EXERCISE INSTRUCTIONS: Return the records that follow, matching each one exactly.

*** THE INPUT

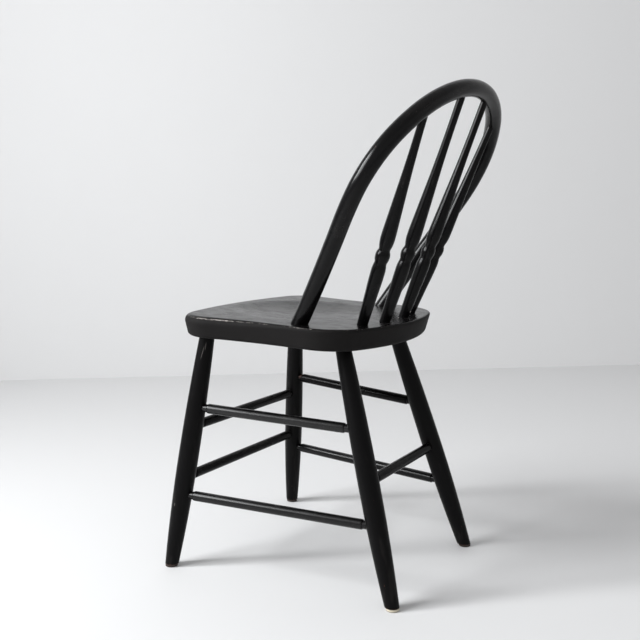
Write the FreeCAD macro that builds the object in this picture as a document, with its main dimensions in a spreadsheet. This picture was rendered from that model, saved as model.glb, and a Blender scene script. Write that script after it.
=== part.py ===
import FreeCAD, Part
import math
import os

import Sketcher
from FreeCAD import Placement, Rotation, Vector

# A black windsor dining chair with a bow back. The sitter faces -Y and +X is the sitter's left.
# The origin is on the floor, under the middle of the chair's overall width and depth.

# Driving sizes in millimetres and degrees
SIZES = {
    # Seat plank
    "seat_height": 447.5,  # top face above the floor, at the seat's own reference point
    "seat_ahead": 116.06,  # the seat's reference point, forward of the origin
    "seat_tilt": 1.43,  # slope of the plank down towards the back
    "seat_thickness": 37.0,
    "seat_front": 129.8,  # from the reference point forward to the front edge
    "seat_front_radius": 870.0,
    "seat_past_bow_foot": 51.1,  # from a foot of the bow sideways to the seat's widest point
    "seat_corner_radius": 63.6,
    "seat_corner_sweep": 91.5,
    "seat_waist_radius": 758.0,
    "seat_waist_sweep": 13.8,
    "seat_ear_radius": 83.3,
    "seat_ear_sweep": 71.2,
    "seat_side_slope": 14.0,  # how far the sides draw in on their way down
    "seat_front_rounding": 11.2,  # of the top edge round the front, down to the next along the sides
    "seat_back_rounding": 4.7,
    "seat_bottom_rounding": 8.0,
    "dish_centre": 30.0,  # the hollow's middle, behind the reference point
    "dish_radius": 138.0,
    "dish_depth": 8.0,
    "dish_lip_radius": 200.0,
    # Legs
    "leg_foot_radius": 11.2,
    "leg_belly_radius": 17.7,
    "leg_belly_height": 195.0,  # along the leg, from the floor
    "leg_top_radius": 13.0,
    "leg_tenon_end_radius": 11.0,
    "leg_tenon_length": 26.0,
    "leg_foot_rounding": 0.8,
    "leg_foot_spare": 6.0,  # turned beyond the floor and sawn off level
    "front_foot_half_width": 201.2,
    "front_foot_forward": 120.0,
    "front_socket_half_width": 146.0,
    "front_socket_forward": 76.6,
    "rear_foot_half_width": 156.8,
    "rear_foot_back": 292.2,
    "rear_socket_half_width": 100.5,
    "rear_socket_back": 166.9,
    # Stretchers, at the height where each axis meets the leg's axis
    "side_upper_front_height": 283.3,
    "side_upper_rear_height": 273.0,
    "side_lower_front_height": 128.5,
    "side_lower_rear_height": 124.3,
    "front_upper_height": 249.6,
    "front_lower_height": 158.7,
    "rear_height": 192.2,
    "stretcher_radius": 8.6,
    "stretcher_tenon_radius": 7.0,
    "stretcher_neck_length": 3.0,
    "stretcher_shoulder_gap": 5.4,  # bare tenon between the leg and the neck
    "stretcher_tenon_past_axis": 5.0,
    # Bow, in its own leaning plane
    "bow_radius": 13.7,
    "bow_foot_half_width": 152.9,
    "bow_foot_back": 114.2,
    "bow_lean": 32.1,  # from upright towards the back
    "bow_foot_splay": 12.0,
    "bow_flare_radius": 2110.0,
    "bow_flare_sweep": 5.5,
    "bow_side_radius": 335.2,
    "bow_side_sweep": 8.9,
    "bow_bend_radius": 143.1,
    "bow_bend_sweep": 43.1,
    "bow_shoulder_radius": 205.2,
    "bow_shoulder_sweep": 29.6,
    "bow_tenon_end_radius": 11.2,
    "wedge_length": 32.0,  # before it is sawn off level with the seat
    "wedge_depth": 20.0,  # how far it goes up into the seat
    "wedge_inset": 1.7,  # each edge of the wedge, inside the tenon's end
    "wedge_thickness": 4.0,
    "wedge_tip_thickness": 0.8,
    # Spindles
    "outer_spindle_base": 92.7,
    "outer_spindle_back": 197.8,
    "outer_spindle_top": 143.6,
    "inner_spindle_base": 37.3,
    "inner_spindle_back": 211.4,
    "inner_spindle_top": 50.1,
    "spindle_tenon_length": 22.0,
    "spindle_tenon_end_radius": 7.5,
    "spindle_base_radius": 8.9,
    "lower_taper_radius": 10.7,
    "lower_taper_height": 62.0,
    "lower_swell_radius": 11.6,
    "lower_swell_height": 96.0,
    "lower_neck_radius": 10.0,
    "lower_neck_start": 110.0,
    "lower_neck_end": 113.5,
    "ball_radius": 11.9,
    "ball_height": 123.5,
    "upper_neck_radius": 9.3,
    "upper_neck_start": 133.5,
    "upper_neck_end": 136.5,
    "upper_swell_radius": 11.7,
    "upper_swell_height": 153.5,
    "shaft_start_radius": 11.2,
    "shaft_start_height": 173.0,
    "shaft_hollow_radius": 8.2,
    "shaft_hollow_height": 245.0,
    "spindle_top_radius": 5.9,
    "shaft_end_height": 355.0,
    "spindle_top_past_axis": 4.0,
    # Glides under the feet
    "glide_radius": 10.8,
    "glide_thickness": 4.5,
    "glide_edge_bevel": 0.8,
    "glide_nail_radius": 1.3,
    "glide_nail_length": 14.0,
    # Fits
    "joint_clearance": 0.1,
    "socket_bottom_gap": 1.0,
    "mouth_margin": 8.0,  # how far a bored hole's tool reaches out past its mouth
}

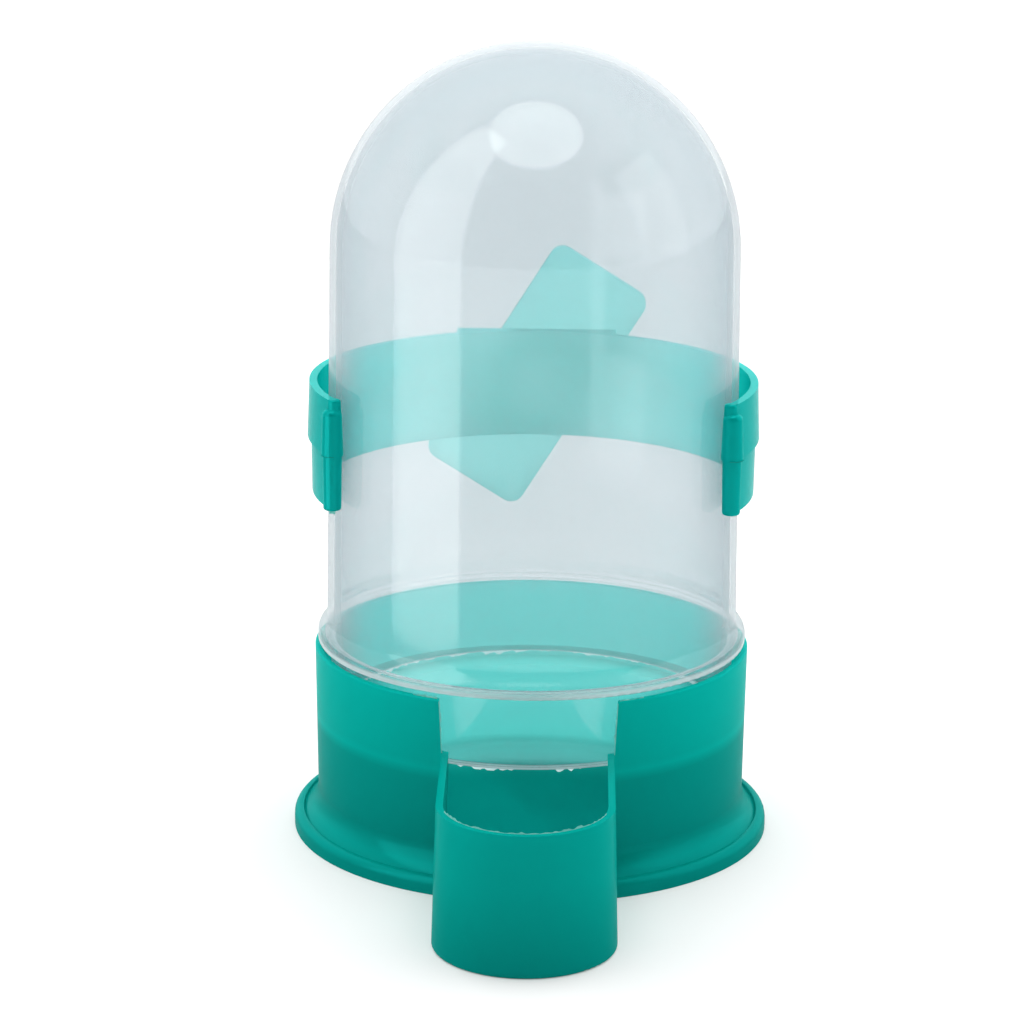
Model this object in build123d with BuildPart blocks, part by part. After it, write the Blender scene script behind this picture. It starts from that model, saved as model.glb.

******

RESULT FOR THIS TASK:
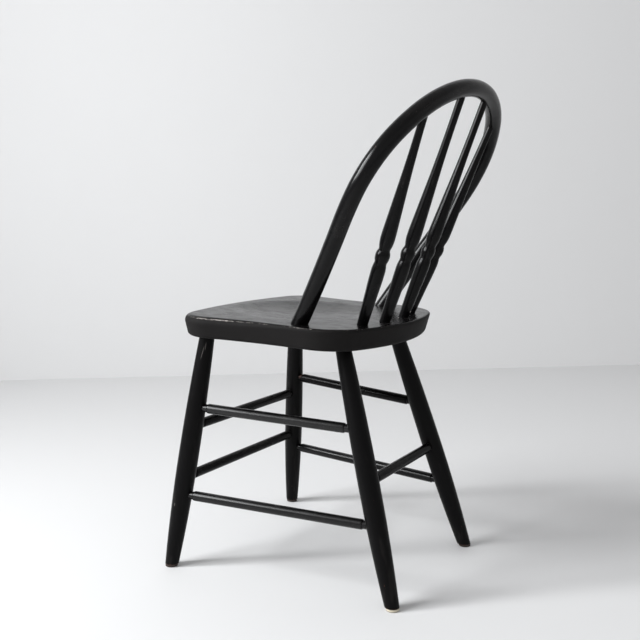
Write the FreeCAD macro that builds the object in this picture as a document, with its main dimensions in a spreadsheet. This picture was rendered from that model, saved as model.glb, and a Blender scene script. Write that script after it.
=== part.py ===
import FreeCAD, Part
import math
import os

import Sketcher
from FreeCAD import Placement, Rotation, Vector

# A black windsor dining chair with a bow back. The sitter faces -Y and +X is the sitter's left.
# The origin is on the floor, under the middle of the chair's overall width and depth.

# Driving sizes in millimetres and degrees
SIZES = {
    # Seat plank
    "seat_height": 447.5,  # top face above the floor, at the seat's own reference point
    "seat_ahead": 116.06,  # the seat's reference point, forward of the origin
    "seat_tilt": 1.43,  # slope of the plank down towards the back
    "seat_thickness": 37.0,
    "seat_front": 129.8,  # from the reference point forward to the front edge
    "seat_front_radius": 870.0,
    "seat_past_bow_foot": 51.1,  # from a foot of the bow sideways to the seat's widest point
    "seat_corner_radius": 63.6,
    "seat_corner_sweep": 91.5,
    "seat_waist_radius": 758.0,
    "seat_waist_sweep": 13.8,
    "seat_ear_radius": 83.3,
    "seat_ear_sweep": 71.2,
    "seat_side_slope": 14.0,  # how far the sides draw in on their way down
    "seat_front_rounding": 11.2,  # of the top edge round the front, down to the next along the sides
    "seat_back_rounding": 4.7,
    "seat_bottom_rounding": 8.0,
    "dish_centre": 30.0,  # the hollow's middle, behind the reference point
    "dish_radius": 138.0,
    "dish_depth": 8.0,
    "dish_lip_radius": 200.0,
    # Legs
    "leg_foot_radius": 11.2,
    "leg_belly_radius": 17.7,
    "leg_belly_height": 195.0,  # along the leg, from the floor
    "leg_top_radius": 13.0,
    "leg_tenon_end_radius": 11.0,
    "leg_tenon_length": 26.0,
    "leg_foot_rounding": 0.8,
    "leg_foot_spare": 6.0,  # turned beyond the floor and sawn off level
    "front_foot_half_width": 201.2,
    "front_foot_forward": 120.0,
    "front_socket_half_width": 146.0,
    "front_socket_forward": 76.6,
    "rear_foot_half_width": 156.8,
    "rear_foot_back": 292.2,
    "rear_socket_half_width": 100.5,
    "rear_socket_back": 166.9,
    # Stretchers, at the height where each axis meets the leg's axis
    "side_upper_front_height": 283.3,
    "side_upper_rear_height": 273.0,
    "side_lower_front_height": 128.5,
    "side_lower_rear_height": 124.3,
    "front_upper_height": 249.6,
    "front_lower_height": 158.7,
    "rear_height": 192.2,
    "stretcher_radius": 8.6,
    "stretcher_tenon_radius": 7.0,
    "stretcher_neck_length": 3.0,
    "stretcher_shoulder_gap": 5.4,  # bare tenon between the leg and the neck
    "stretcher_tenon_past_axis": 5.0,
    # Bow, in its own leaning plane
    "bow_radius": 13.7,
    "bow_foot_half_width": 152.9,
    "bow_foot_back": 114.2,
    "bow_lean": 32.1,  # from upright towards the back
    "bow_foot_splay": 12.0,
    "bow_flare_radius": 2110.0,
    "bow_flare_sweep": 5.5,
    "bow_side_radius": 335.2,
    "bow_side_sweep": 8.9,
    "bow_bend_radius": 143.1,
    "bow_bend_sweep": 43.1,
    "bow_shoulder_radius": 205.2,
    "bow_shoulder_sweep": 29.6,
    "bow_tenon_end_radius": 11.2,
    "wedge_length": 32.0,  # before it is sawn off level with the seat
    "wedge_depth": 20.0,  # how far it goes up into the seat
    "wedge_inset": 1.7,  # each edge of the wedge, inside the tenon's end
    "wedge_thickness": 4.0,
    "wedge_tip_thickness": 0.8,
    # Spindles
    "outer_spindle_base": 92.7,
    "outer_spindle_back": 197.8,
    "outer_spindle_top": 143.6,
    "inner_spindle_base": 37.3,
    "inner_spindle_back": 211.4,
    "inner_spindle_top": 50.1,
    "spindle_tenon_length": 22.0,
    "spindle_tenon_end_radius": 7.5,
    "spindle_base_radius": 8.9,
    "lower_taper_radius": 10.7,
    "lower_taper_height": 62.0,
    "lower_swell_radius": 11.6,
    "lower_swell_height": 96.0,
    "lower_neck_radius": 10.0,
    "lower_neck_start": 110.0,
    "lower_neck_end": 113.5,
    "ball_radius": 11.9,
    "ball_height": 123.5,
    "upper_neck_radius": 9.3,
    "upper_neck_start": 133.5,
    "upper_neck_end": 136.5,
    "upper_swell_radius": 11.7,
    "upper_swell_height": 153.5,
    "shaft_start_radius": 11.2,
    "shaft_start_height": 173.0,
    "shaft_hollow_radius": 8.2,
    "shaft_hollow_height": 245.0,
    "spindle_top_radius": 5.9,
    "shaft_end_height": 355.0,
    "spindle_top_past_axis": 4.0,
    # Glides under the feet
    "glide_radius": 10.8,
    "glide_thickness": 4.5,
    "glide_edge_bevel": 0.8,
    "glide_nail_radius": 1.3,
    "glide_nail_length": 14.0,
    # Fits
    "joint_clearance": 0.1,
    "socket_bottom_gap": 1.0,
    "mouth_margin": 8.0,  # how far a bored hole's tool reaches out past its mouth
}

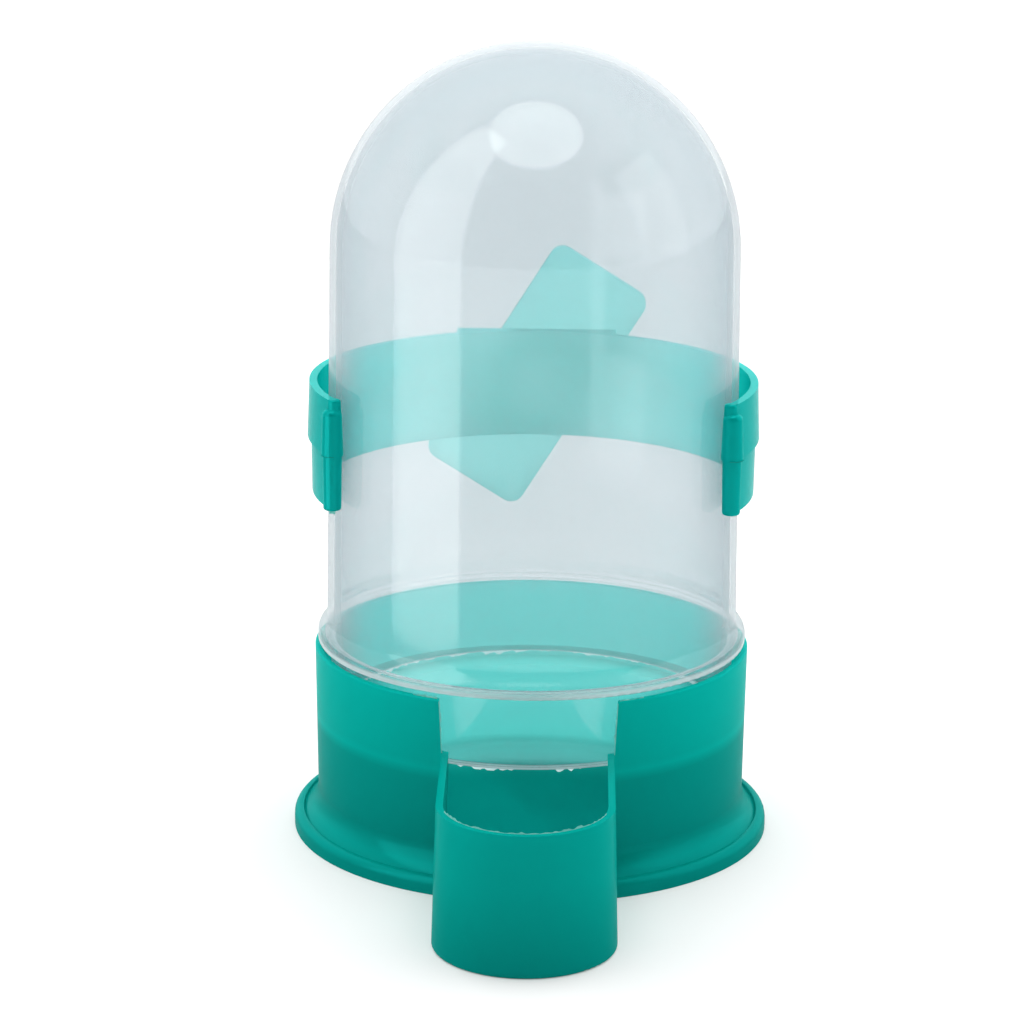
Model this object in build123d with BuildPart blocks, part by part. After it, write the Blender scene script behind this picture. It starts from that model, saved as model.glb.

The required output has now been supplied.